IMPROVISED KOOLIK: (Invented by "AL" KOOLIK?)
You can improvise a fat lamp out of any flat pan, such as a ration can. If you have fat to burn, all that is required is a piece of heavy cotton, linen cloth or absorbent cotton for a wick and a slopping ramp to support it. You can burn lubricating oil in a fat lamp but the flame will smoke more readily and the wick will have to be trimmed more carefully to keep the flame below the smoking point. When the level of the oil drops, the flame may follow down the wick causing further smoking.
A simple damper made of sheet metal will prevent this and will permit closer control of the flame. A few drops of aircraft fuel used with caution will aid in lighting the wick. NEVER try to burn a volatile fuel in the koolik, you would be far too successful and might find yourself in trouble.

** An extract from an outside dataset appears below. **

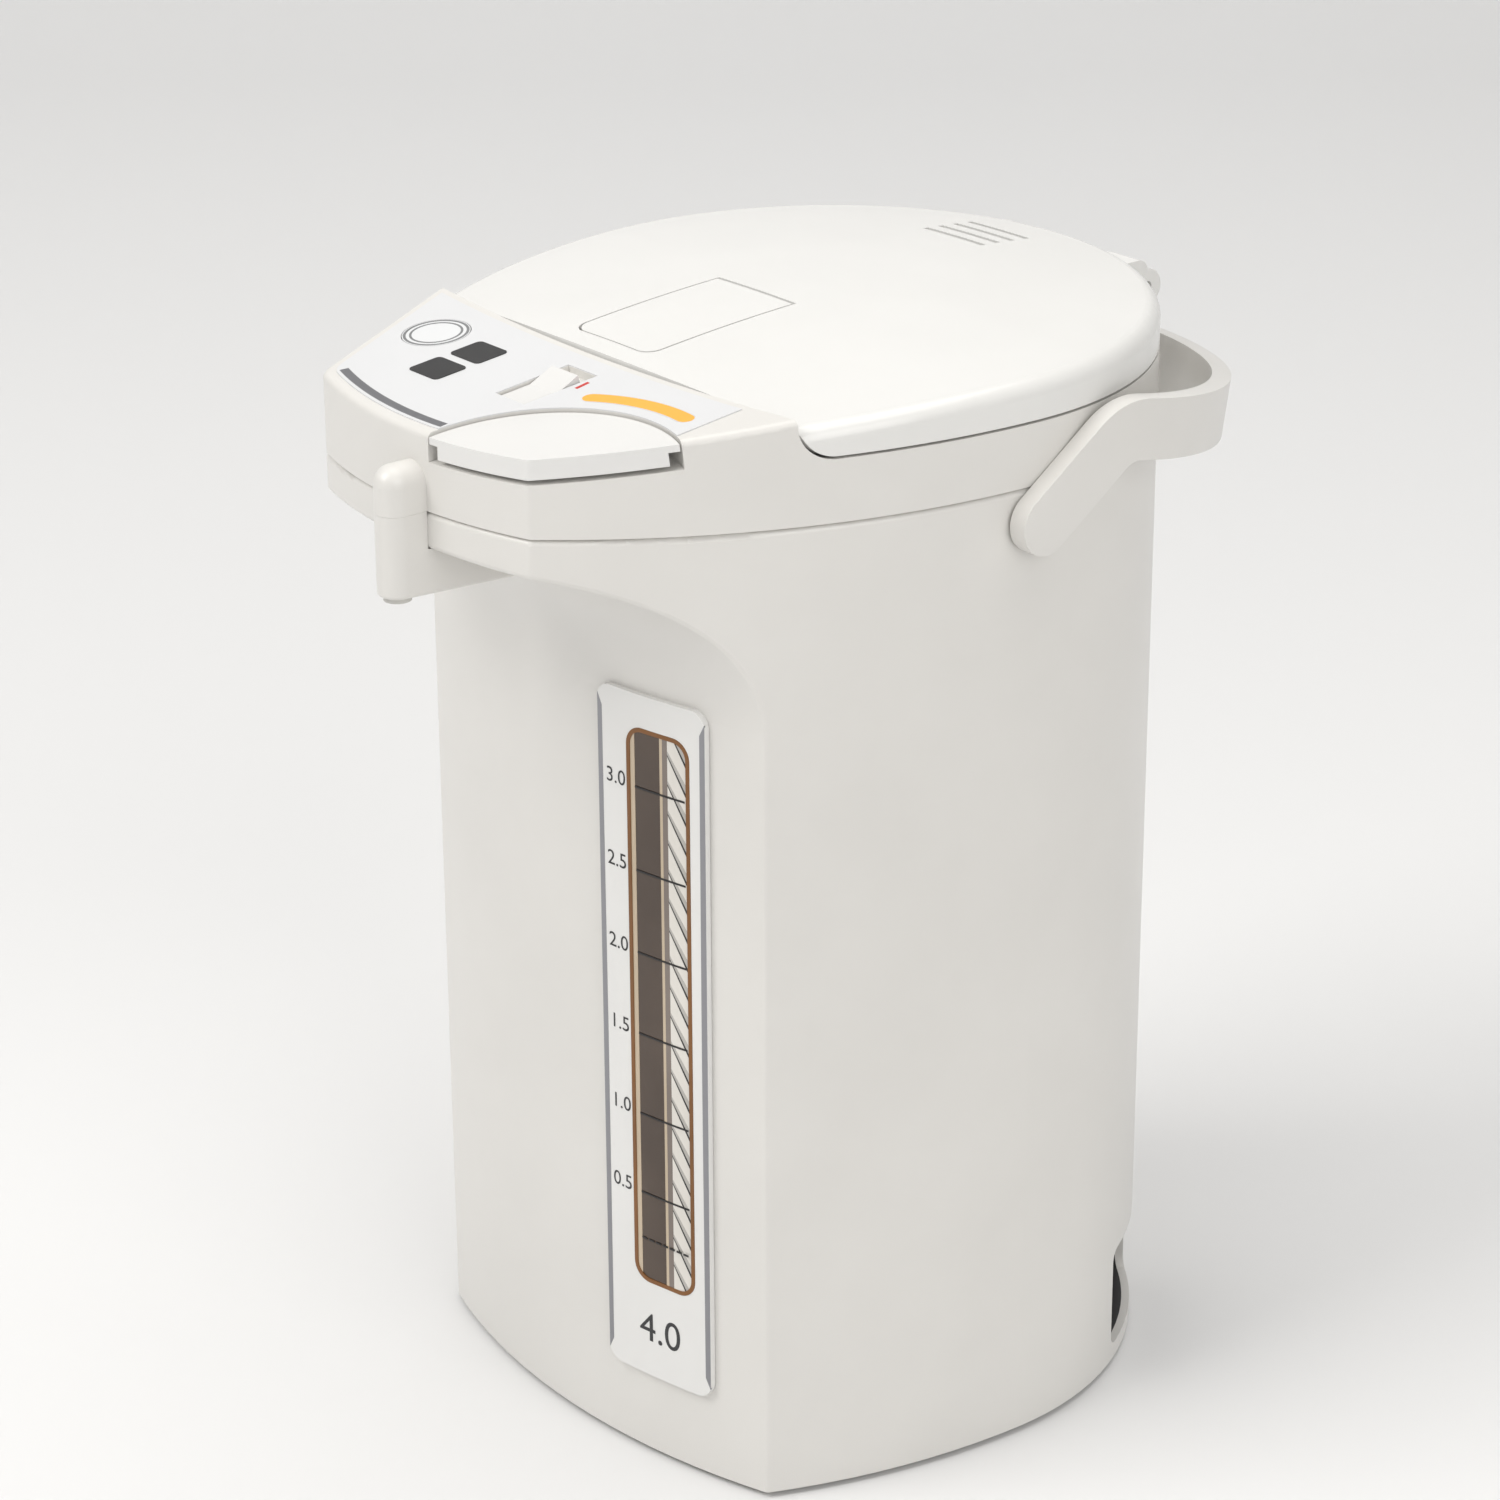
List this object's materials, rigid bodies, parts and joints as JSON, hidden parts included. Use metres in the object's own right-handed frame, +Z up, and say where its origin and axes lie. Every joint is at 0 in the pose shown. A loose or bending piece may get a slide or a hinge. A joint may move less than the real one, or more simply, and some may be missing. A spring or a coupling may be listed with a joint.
{
  "type": "electric thermo pot",
  "caption": "Upright electric water boiler and warmer with a hinged lid, swing handle, sloping control beak, fixed spout and side-lit water gauge.",
  "frame": {"origin": "on the table under the middle of the vessel, level with the soles of the feet", "axes": "+Z up, +X to the right seen from the spout side, -Y towards the user on the spout side"},
  "size_m": [0.2108, 0.2901, 0.3443],
  "materials": {
    "body_plastic": "satin warm white",
    "lid_plastic": "glossy white",
    "label_film": "satin cool white film",
    "button_plastic": "satin white",
    "key_plastic": "grey ring round a light centre",
    "indicator_film": "gloss black",
    "gauge_plastic": "white with silver edges",
    "gauge_glass": "smoked brown, clear",
    "tube_glass": "clear",
    "backing_plastic": "matt",
    "steel": "brushed",
    "pin_steel": "polished",
    "jacket_metal": "plain sheet",
    "silicone": "matt translucent white",
    "foot_rubber": "matt black",
    "inner_plastic": "matt grey white",
    "dark_plastic": "matt black",
    "contact_brass": "bright",
    "board_laminate": "solder-masked board"
  },
  "bodies": {
    "pot": {"body_shell": "body_plastic", "shoulder_cover": "body_plastic", "spout_cover": "body_plastic", "hinge_bracket": "body_plastic", "base_plate": "inner_plastic", "rubber_feet": "foot_rubber", "base_screws": "pin_steel", "nozzle_tube": "inner_plastic", "control_label": "label_film", "indicator_windows": "indicator_film", "control_board": "board_laminate", "key_switch": "board_laminate", "button_switch": "dark_plastic", "switch_carrier": "inner_plastic", "hinge_pin": "pin_steel", "handle_bushes": "inner_plastic", "gauge_panel": "gauge_plastic", "gauge_window": "gauge_glass", "sight_tube": "tube_glass", "gauge_backing": "backing_plastic", "inner_vessel": "steel", "vessel_gasket": "silicone", "heat_jacket": "jacket_metal", "heater_plate": "jacket_metal", "thermostat": "steel", "pump_motor": "steel", "pump_housing": "inner_plastic", "suction_pipe": "silicone", "riser_hose": "silicone", "delivery_hose": "silicone", "inlet_housing": "dark_plastic", "inlet_pins": "contact_brass", "power_board": "board_laminate", "transformer": "dark_plastic"},
    "lid": {"lid_cover": "lid_plastic", "lid_inner": "inner_plastic", "lid_seal": "silicone", "bolt_guide": "inner_plastic"},
    "lever": {"lid_lever": "lid_plastic"},
    "latch": {"latch_bolt": "inner_plastic"},
    "carry_handle": {"handle": "body_plastic"},
    "button": {"dispense_button": "button_plastic"},
    "slider": {"lock_slider": "button_plastic"},
    "round_key": {"reboil_key": "key_plastic"},
    "impeller": {"pump_rotor": "inner_plastic"}
  },
  "joints": [
    {"name": "lid_hinge", "type": "hinge", "parent": "pot", "child": "lid", "pos_m": [0, 0.104, 0.3275], "axis": [-1, 0, 0], "range_deg": [0, 85]},
    {"name": "handle_swing", "type": "hinge", "parent": "pot", "child": "carry_handle", "pos_m": [0, -0.007, 0.2975], "axis": [1, 0, 0], "range_deg": [0, 100]},
    {"name": "lid_lever", "type": "hinge", "parent": "lid", "child": "lever", "pos_m": [-0.004, -0.0245, 0.3415], "axis": [-1, 0, 0], "range_deg": [0, 25]},
    {"name": "latch_slide", "type": "slide", "parent": "lid", "child": "latch", "axis": [0, 1, 0], "range_m": [0, 0.004]},
    {"name": "dispense_press", "type": "slide", "parent": "pot", "child": "button", "axis": [0, 0, -1], "range_m": [0, 0.0012], "stiffness_N_per_m": 600, "springref_m": -0.001},
    {"name": "lock_slide", "type": "slide", "parent": "pot", "child": "slider", "axis": [0, 0.9938, 0.1115], "range_m": [0, 0.0046]},
    {"name": "reboil_press", "type": "slide", "parent": "pot", "child": "round_key", "axis": [0, 0, -1], "range_m": [0, 0.0005], "stiffness_N_per_m": 300, "springref_m": -0.001},
    {"name": "pump_spin", "type": "hinge", "parent": "pot", "child": "impeller", "pos_m": [0.015, -0.04, 0.03], "axis": [0, 0, 1], "continuous": true}
  ],
  "couplings": [
    {"joint": "latch_slide", "follows": "lid_lever", "m_per_rad": 0.0091673}
  ]
}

Remember that a little animal fat in lubricating oil makes a good improvement in the flame. Body heat is derived from food intake, so eat your entire ration and supplement with fish whenever possible. Eat fat rather than burn them if the supply is low. A diet of meat is good for you. The explorer Stefenson lived for a full year on meat alone to prove this point. You MUST eat flesh, fat, liver and every edible part, to ensure that you don't suffer from dietetic deficiencies.
Remember FAT is ESSENTIAL in Arctic survival don't waist it.
If there are several people in the hole, the temperature will rise even further, this seems the only explanation that in case of avalanche death is due more often to suffocation then exposure.